By default, if you specify ncores without already having a parallel backend set up, saver will make a default cluster using the makeCluster function in the parallel package and register a parallel backend via the registerDoParallel function in the doParallel package. However, if you want to set up a more complicated backend, such as using MPI across nodes, you can do so and run saver without specifying the ncores option.

Combining SAVER objects

Running SAVER on large datasets may run into memory issues, especially when parallelized across cores where each core has limited memory. One solution would be to register a parallel backend using SOCK or MPI to parallelize across nodes. Another solution would be to split the genes into multiple runs using pred.genes and pred.genes.only. For example, say we have a dataset x with 10,000 genes. We can split this up into 4 runs on different machines and combine using the combine.saver function. We recommend setting do.fast = FALSE when splitting the dataset.

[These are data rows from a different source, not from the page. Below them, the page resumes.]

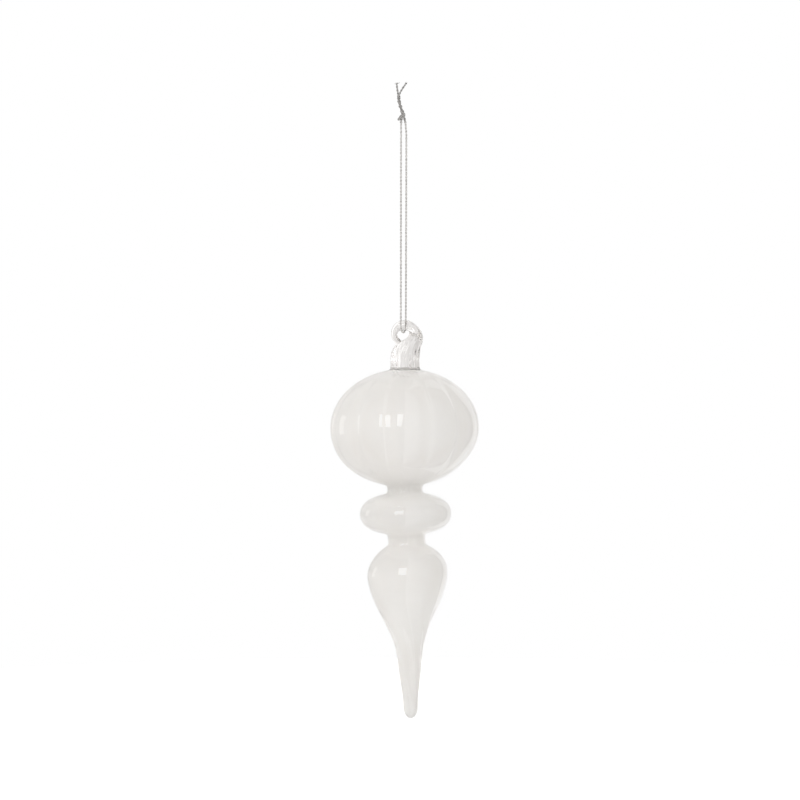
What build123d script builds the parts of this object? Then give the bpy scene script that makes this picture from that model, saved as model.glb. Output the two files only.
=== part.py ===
from build123d import *

import os
from math import copysign, cos, pi, radians, sin, tan

# Icicle hanging ornament: cased blown glass with a clear glass hook, on a loop of metallic cord.
# The frame is in millimetres, +Z up and +X to the right, with the origin at the hanging point: the inside
# of the cord loop's top, just under the knot. The glass hangs below it with its hook's eye facing the front.

# Cord
cord_diameter = 0.8
strand_drop = 82.25  # hanging point to the middle of the hook's top bar
wrap_radius = 2.7  # cord centreline round the top bar
knot_size = (3.0, 2.4, 2.7)
knot_centre = (-0.45, 0, 1.75)

# Glass body, measured down from the hook's top bar along the body's own axis
glass_lean = 1.2  # degrees, the tip swings out to +X
axis_shift = -0.45  # the body's axis, to the left of the top bar's middle
ball_diameter = 59.5
ball_height = 47.2
ball_drop = 40.8
bead_diameter = 36.6
bead_height = 17.2
bead_drop = 75.2
bead_fullness = 2.3  # 2 is an ellipse, more is squarer
upper_neck_diameter = 13.9
upper_neck_drop = 65.5
lower_neck_diameter = 14.9
lower_neck_drop = 85.0
drop_diameter = 32.1
drop_shoulder = 13.4  # height of the icicle drop's round top
drop_drop = 99.6
neck_blend = 1.4

# The icicle below the drop's widest place: radius, and how far down
icicle_outline = [(14.4, 7.8), (9.0, 19.6), (6.0, 27.8), (4.3, 39.8)]
tip_radius = 2.9
tip_drop = 153.2  # where the taper ends and the round tip begins
tip_height = 4.0

# Walls
casing_wall = 1.2
lining_wall = 0.6

# Hook: the gather on top of the ball, then the rod's middle, depth included, and its radius there
gather_foot_radius = 7.1
gather_foot_drop = 18.6
gather_waist_radius = 6.0
gather_waist_drop = 14.8
gather_dome_drop = 11.2  # where the round top begins
gather_dome_height = 5.2
gather_shift = 0.3
hook_rod = [
    ((2.1, 0, -9.0), 4.2),
    ((3.9, 0, -7.0), 3.4),
    ((5.0, 0, -5.0), 2.7),
    ((5.3, 0, -3.1), 2.35),
    ((4.0, 0, -1.1), 2.1),
    ((1.3, 0, 0.0), 2.05),
    ((-1.3, 0, -0.1), 2.0),
    ((-3.2, 0, -1.6), 1.65),
    ((-3.9, 0.3, -3.3), 1.35),
    ((-3.4, 1.8, -5.4), 1.2),
    ((-2.4, 3.9, -7.5), 1.1),
]

# The cord's routes, as corner points. The loop's ends start just under the knot.
loop_route = [
    (-0.9, -0.3, -0.65),
    (-1.1, -wrap_radius, -strand_drop - wrap_radius * tan(pi / 8)),
    (-0.5, -wrap_radius * tan(pi / 8), -strand_drop - wrap_radius),
    (0.4, wrap_radius * tan(pi / 8), -strand_drop - wrap_radius),
    (0.9, wrap_radius, -strand_drop - wrap_radius * tan(pi / 8)),
    (0.8, 0.3, -0.65),
]
tail_left_route = [
    (-0.55, -0.3, 2.4),
    (-1.15, -0.3, 4.3),
    (-1.8, -0.3, 6.2),
    (-2.22, -0.3, 8.2),
    (-2.3, -0.25, 10.3),
    (-2.45, -0.15, 12.4),
    (-2.75, 0, 14.4),
]
tail_right_route = [
    (0.15, 0.3, 2.4),
    (-0.6, 0.3, 4.5),
    (-1.2, 0.3, 6.4),
    (-1.57, 0.3, 8.4),
    (-1.5, 0.3, 10.2),
    (-1.0, 0.25, 11.7),
    (0.1, 0.1, 13.3),
    (1.4, 0, 15.1),
]


def oval(radius, half_height, middle, start, end, fullness=2):
    """Part of an oval about the Z axis, between two angles above its equator, which is at height middle."""
    points = []
    for angle in range(start, end + 1, 15):
        across = max(cos(radians(angle)), 0) ** (2 / fullness)
        up = copysign(abs(sin(radians(angle))) ** (2 / fullness), angle)
        points.append((radius * across, 0, middle + half_height * up))
    ways = [(-sin(radians(angle)), 0, cos(radians(angle))) for angle in (start, end)]
    return Spline(*points, tangents=ways)


def half_section(*side):
    """The flat face between the Z axis and a side that starts at its foot and ends at its top."""
    return make_face([*side, Line(side[-1] @ 1, side[0] @ 0)])


def ball(inset):
    return half_section(oval(ball_diameter / 2 - inset, ball_height / 2 - inset, -ball_drop, -90, 90))


def bead(inset):
    """A bead with a fuller rim than an ellipse has."""
    radius = bead_diameter / 2 - inset
    return half_section(oval(radius, bead_height / 2 - inset, -bead_drop, -90, 90, bead_fullness))


def icicle_drop(inset):
    """The drop's round shoulder, then the long taper to its blunt tip."""
    widest = drop_diameter / 2 - inset
    tip = tip_radius - inset
    taper = [(widest, 0, -drop_drop)]
    for radius, down in icicle_outline:
        taper.append((radius - inset, 0, -drop_drop - down))
    taper.append((tip, 0, -tip_drop))
    return half_section(
        oval(tip, tip_height - inset, -tip_drop, -90, 0),
        Spline(*taper[::-1], tangents=[(0, 0, 1), (0, 0, 1)]),
        oval(widest, drop_shoulder - inset, -drop_drop, 0, 90),
    )


def neck(radius, bottom, top):
    return half_section(Polyline((0, 0, bottom), (radius, 0, bottom), (radius, 0, top), (0, 0, top)))


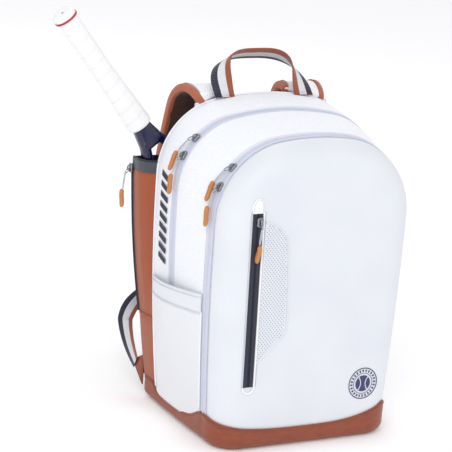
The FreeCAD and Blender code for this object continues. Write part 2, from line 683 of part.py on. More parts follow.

saver1 <- saver(x, pred.genes = 1:2500, pred.genes.only = TRUE,
                do.fast = FALSE)
saver2 <- saver(x, pred.genes = 2501:5000, pred.genes.only = TRUE,
                do.fast = FALSE)
saver3 <- saver(x, pred.genes = 5001:7500, pred.genes.only = TRUE,
                do.fast = FALSE)
saver4 <- saver(x, pred.genes = 7501:10000, pred.genes.only = TRUE,
                do.fast = FALSE)

saver.all <- combine.saver(list(saver1, saver2, saver3, saver4))

Sampling example

Oftentimes for downstream analysis, you may want to sample from the posterior distributions to account for estimation uncertainty. This is similar to performing multiple imputation to obtain multiple imputed datasets. To sample from the posterior distributions, we use the function sample.saver, which takes in the saver result and outputs sampled datasets. For example,

samp1 <- sample.saver(saver1, rep = 1, seed = 50)
samp5 <- sample.saver(saver1, rep = 5, seed = 50)

Correlation example

Because the SAVER estimates contain uncertainty, correlations between genes and cells cannot be directly calculated using the SAVER estimates. To adjust for the uncertainty, we provide the functions cor.genes and cor.cells to construct gene-to-gene and cell-to-cell correlation matrices respectively for the SAVER output. These functions take in the saver result and outputs the gene-to-gene or cell-to-cell correlation matrix. For example,

saver1.cor.gene <- cor.genes(saver1)
saver1.cor.cell <- cor.cells(saver1)